◆ WHAT THE TASK ASKS ◆
Only one portion of the data is to be written out: from the line bearing "slide_bracket_screws();" through the line bearing "import math". Write it exactly as it appears.

[AVAILABLE DATA start]

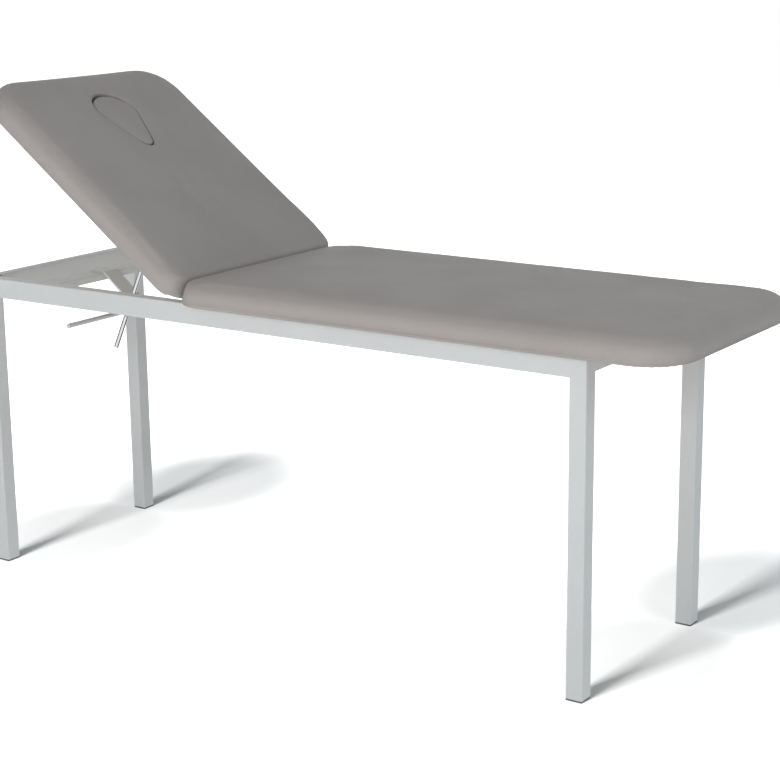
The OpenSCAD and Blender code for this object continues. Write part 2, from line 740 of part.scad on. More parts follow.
eye_pin_half = slide_in + slide_plate_t + eye_side_gap;
module eye_pin() {
    color("silver")
    on_rod() translate([0, eye_pin_half + pin_head_t + over, rod_top]) rotate([90, 0, 0]) {
        cylinder(r = eye_pin_r, h = 2 * eye_pin_half + pin_head_t + over);
        translate([0, 0, 2 * eye_pin_half + pin_head_t + over])
            cylinder(r = eye_pin_r + 2 * pin_head_over, h = pin_head_t);
    }
}

module eye_pin_clip() {
    color("dimgray")
    on_rod() translate([0, eye_pin_half + pin_head_t, rod_top]) rotate([90, 0, 0])
        difference() {
            cylinder(r = eye_pin_r + 2 * pin_head_over, h = pin_head_t);
            translate([0, 0, -over]) cylinder(r = eye_pin_r + run_clear, h = pin_head_t + 2 * over);
        }
}

module lock_bracket() {
    tail = [bend_x, bend_z] + slope_dir * (rod_hole_along + lock_plate_tail);
    down = slope_up * lock_plate_t;
    under = [bend_x, bend_z] + [-tan(lock_plate_slope / 2), -1] * lock_plate_t;
    color("gainsboro")
    difference() {
        translate([0, lock_plate_w / 2, 0]) rotate([90, 0, 0]) linear_extrude(lock_plate_w)
            polygon([[bend_x - lock_bar_w, bend_z], [bend_x, bend_z], tail, tail - down,
                under, [bend_x - lock_bar_w, bend_z - lock_plate_t]]);
        on_rod() translate([0, 0, -rod_hole_along]) cylinder(r = rod_r + plate_hole_clear,
            h = 2 * rod_hole_along);
    }
}

// Height of the bent plate's underside over the rod's hole, at x across the rod
plate_turn = lock_plate_slope - rod_lean;
function plate_under(x) = -x * tan(plate_turn) - lock_plate_t / 2 / cos(plate_turn);

module lock_housing() {
    color("gainsboro")
    on_rod() difference() {
        translate([0, housing_w / 2, 0]) rotate([90, 0, 0]) linear_extrude(housing_w)
            difference() {
                polygon([[-cheek_out, housing_low], [cheek_out, housing_low],
                    [cheek_out, plate_under(cheek_out)], [-cheek_out, plate_under(-cheek_out)]]);
                translate([-housing_in, inner_low]) square([2 * housing_in, housing_h]);
                translate([-housing_in, inner_top + housing_wall])
                    square([2 * housing_in, guide_drop]);
            }
        translate([0, 0, housing_low - over])
            cylinder(r = rod_r + run_clear, h = housing_h + guide_drop + housing_wall + over);
        for (z = [lever_z, jam_z]) translate([-cheek_out - over, fulcrum_y, z]) rotate([0, 90, 0])
            cylinder(r = lock_pin_r + run_clear, h = 2 * (cheek_out + over));
    }
}

// Pin across the housing at the height z
module lock_pin(z) {
    color("silver")
    on_rod() translate([-cheek_out - pin_head_t, fulcrum_y, z]) rotate([0, 90, 0]) {
        cylinder(r = lock_pin_r, h = 2 * cheek_out + pin_head_t * 2);
        for (h = [0, 2 * cheek_out + pin_head_t]) translate([0, 0, h])
            cylinder(r = lock_pin_r + pin_head_over / 2, h = pin_head_t);
    }
}

// Plate that turns on a lock pin: its barrel, its hole for the rod and its thickness t.
// The pin lies at the origin, and the plate reaches down Y by reach
module pinned_plate(reach, t, hole_r) {
    difference() {
        union() {
            translate([-eye_half, -reach, -t / 2]) cube([2 * eye_half, reach, t]);
            translate([-eye_half, 0, 0]) rotate([0, 90, 0])
                cylinder(r = lock_barrel_r, h = 2 * eye_half);
        }
        translate([-eye_half - over, 0, 0]) rotate([0, 90, 0])
            cylinder(r = lock_pin_r + run_clear, h = 2 * (eye_half + over));
        translate([0, -fulcrum_y, -t]) cylinder(r = hole_r, h = 2 * t);
    }
}

module locking_plate() {
    color("silver")
    on_rod() translate([0, fulcrum_y, jam_z]) rotate([jam_tilt, 0, 0])
        pinned_plate(fulcrum_y - jam_near, jam_plate_t, rod_r + jam_hole_clear);
}

module release_lever() {
    start = housing_w / 2 + 2 * lock_gap;
    color("lightgray")
    on_rod() {
        translate([0, fulcrum_y, lever_z])
            pinned_plate(fulcrum_y + start + lever_r, lever_eye_t, lever_hole_r);
        translate([-eye_half, lug_y - lug_w / 2, lever_z])
            cube([2 * eye_half, lug_w, lug_top - lock_gap - lever_z]);
        translate([0, -start, lever_z]) rotate([90, 0, 0]) {
            cylinder(r = lever_r, h = lever_reach - start - end_chamfer);
            translate([0, 0, lever_reach - start - end_chamfer])
                cylinder(r1 = lever_r, r2 = lever_r - end_chamfer, h = end_chamfer);
        }
    }
}

// Spring over the locking plate: one wire wound in spring_turns turns round the rod
spring_sides = 6;
spring_rings = 10;
module lock_spring() {
    n = spring_turns * spring_rings;
    base = jam_z + jam_plate_t / 2 + lock_gap + spring_wire_r;
    rise = spring_h / n;
    ring = [for (k = [0 : n]) let (a = 360 * k / spring_rings)
        [for (i = [0 : spring_sides - 1]) let (b = 360 * i / spring_sides,
                r = spring_r + spring_wire_r * cos(b))
            [r * cos(a), r * sin(a), base + rise * k + spring_wire_r * sin(b)]]];
    points = [for (r = ring) each r];
    faces = concat(
        [for (k = [0 : n - 1], i = [0 : spring_sides - 1]) each
            let (a = k * spring_sides + i, b = k * spring_sides + (i + 1) % spring_sides)
            [[a, b, b + spring_sides], [a, b + spring_sides, a + spring_sides]]],
        [for (i = [1 : spring_sides - 2]) [0, i + 1, i]],
        [for (i = [1 : spring_sides - 2])
            [n * spring_sides, n * spring_sides + i, n * spring_sides + i + 1]]);
    color("silver")
    on_rod() polyhedron(points, faces, convexity = 8);
}

long_rail(-1);  // near_rail
long_rail(1);  // far_rail
head_rail();
foot_rail();
hinge_rail();
lock_cross_bar();
leg_top_plugs();
leg(0, -1);  // near_head_leg
leg(0, 1);  // far_head_leg
leg(1, -1);  // near_foot_leg
leg(1, 1);  // far_foot_leg
foot_cap(0, -1);  // near_head_foot_cap
foot_cap(0, 1);  // far_head_foot_cap
foot_cap(1, -1);  // near_foot_foot_cap
foot_cap(1, 1);  // far_foot_foot_cap
board_tabs();
board_tab_screws();
seat_board();
seat_cushion();
seat_leaf(-1);  // near_hinge_seat_leaf
seat_leaf(1);  // far_hinge_seat_leaf
seat_leaf_screws();
hinge_pin(-1);  // near_hinge_pin
hinge_pin(1);  // far_hinge_pin
back_leaf(-1);  // near_hinge_back_leaf
back_leaf(1);  // far_hinge_back_leaf
back_leaf_screws();
backrest_board();
backrest_cushion();
face_plug_board();
face_plug_cushion();
slide_bracket(-1);  // near_slide_bracket
slide_bracket(1);  // far_slide_bracket
slide_bracket_screws();
support_rod();
eye_pin();
eye_pin_clip();
lock_bracket();
lock_housing();
lock_pin(lever_z);  // lever_pin
lock_pin(jam_z);  // locking_plate_pin
locking_plate();
lock_spring();
release_lever();
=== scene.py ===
"""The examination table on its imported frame: painted steel, vinyl cushions and a plain studio."""

import json
import math

import bmesh
import bpy
import numpy as np
from bpy.props import FloatProperty, FloatVectorProperty, IntProperty, PointerProperty
from mathutils import Matrix, Vector
from mathutils.bvhtree import BVHTree


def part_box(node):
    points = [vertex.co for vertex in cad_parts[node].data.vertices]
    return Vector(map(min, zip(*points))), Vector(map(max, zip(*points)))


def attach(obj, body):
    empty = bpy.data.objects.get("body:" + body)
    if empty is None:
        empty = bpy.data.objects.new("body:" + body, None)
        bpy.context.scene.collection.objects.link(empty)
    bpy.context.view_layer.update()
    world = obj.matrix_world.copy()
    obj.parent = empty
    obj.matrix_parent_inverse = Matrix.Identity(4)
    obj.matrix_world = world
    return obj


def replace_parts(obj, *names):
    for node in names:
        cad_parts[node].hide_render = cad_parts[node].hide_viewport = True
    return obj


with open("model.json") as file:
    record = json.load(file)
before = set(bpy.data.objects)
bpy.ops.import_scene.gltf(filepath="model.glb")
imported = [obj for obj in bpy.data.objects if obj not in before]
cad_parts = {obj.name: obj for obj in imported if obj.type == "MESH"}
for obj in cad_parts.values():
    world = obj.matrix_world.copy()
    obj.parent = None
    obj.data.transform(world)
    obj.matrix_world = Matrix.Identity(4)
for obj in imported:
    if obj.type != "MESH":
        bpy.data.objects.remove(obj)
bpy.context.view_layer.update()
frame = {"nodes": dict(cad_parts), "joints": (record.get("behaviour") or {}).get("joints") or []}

bl_info = {
    "name": "Examination table",
    "version": (1, 0, 0),
    "blender": (4, 5, 0),
    "location": "View3D > Sidebar > Table",
    "description": "Builds the visible finish of the examination table on its packed frame",
    "category": "Object",
}

MM = 0.001
NODES = frame["nodes"]
JOINTS = {j["name"]: j for j in frame["joints"]}
HINGE = Vector(JOINTS["backrest_hinge"]["pos_m"])
REST_ANGLE = math.radians(-JOINTS["backrest_hinge"]["range_deg"][0])
ROD_AXIS = Vector(JOINTS["rod_slide"]["axis"]).normalized()

# Sizes of the cushions, as the solids have them, in metres
PAD_W, PAD_T = 0.622, 0.055
BACK_L, SEAT_L = 0.743, 1.271
CORNER_R, HINGE_R = 0.096, 0.055
SEAT_LIFT, BACK_LIFT = 0.0055, 0.006
END_GAP, END_LEAN = 0.0004, math.tan(math.radians(20.0))
BOARD_T, PAD_CLEAR = 0.015, 0.0004
LOW_EDGE_R, WRAP_INNER, ROLL_R = 0.007, 0.0095, 0.021
PLUG_GAP = 0.003
FACE_BIG_R, FACE_BIG_AT = 0.062, 0.590
FACE_SMALL_R, FACE_SMALL_AT = 0.020, 0.475
FACE_HEAD = FACE_BIG_AT + FACE_BIG_R

# How the covers differ from the solids, in metres
BED_Z = 0.0012  # height that the ceiling of the board's pocket comes down to
ROLL_IN, ROLL_UP = 0.029, 0.031  # reach of the upper roll, inwards and down
LOW_ROUND = 0.008
SIDE_OUT, SIDE_FALL = 0.013, 0.060  # how far the sides stand out, and the depth where that fades
END_OUT = 0.004  # how much further the end stands out
RIM_DROP = 0.004
CROWN_UP, CROWN_IN = 0.007, 0.040  # height of the crown, and the depth where it rises
PLUG_SWELL, PLUG_LEAN = 0.0028, 0.006
RIM_FILL = 0.6  # share of the roll that is filled where the plug presses on its hole
PLEAT_DEPTH = 0.0009
CLOTH = {
    "quality": 4, "mass": 0.35, "tension_stiffness": 40, "compression_stiffness": 40,
    "shear_stiffness": 10, "bending_stiffness": 4, "use_pressure": True,
}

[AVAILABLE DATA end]

◆ OUTPUT OF THE TASK ◆
slide_bracket_screws();
support_rod();
eye_pin();
eye_pin_clip();
lock_bracket();
lock_housing();
lock_pin(lever_z);  // lever_pin
lock_pin(jam_z);  // locking_plate_pin
locking_plate();
lock_spring();
release_lever();
=== scene.py ===
"""The examination table on its imported frame: painted steel, vinyl cushions and a plain studio."""

import json
import math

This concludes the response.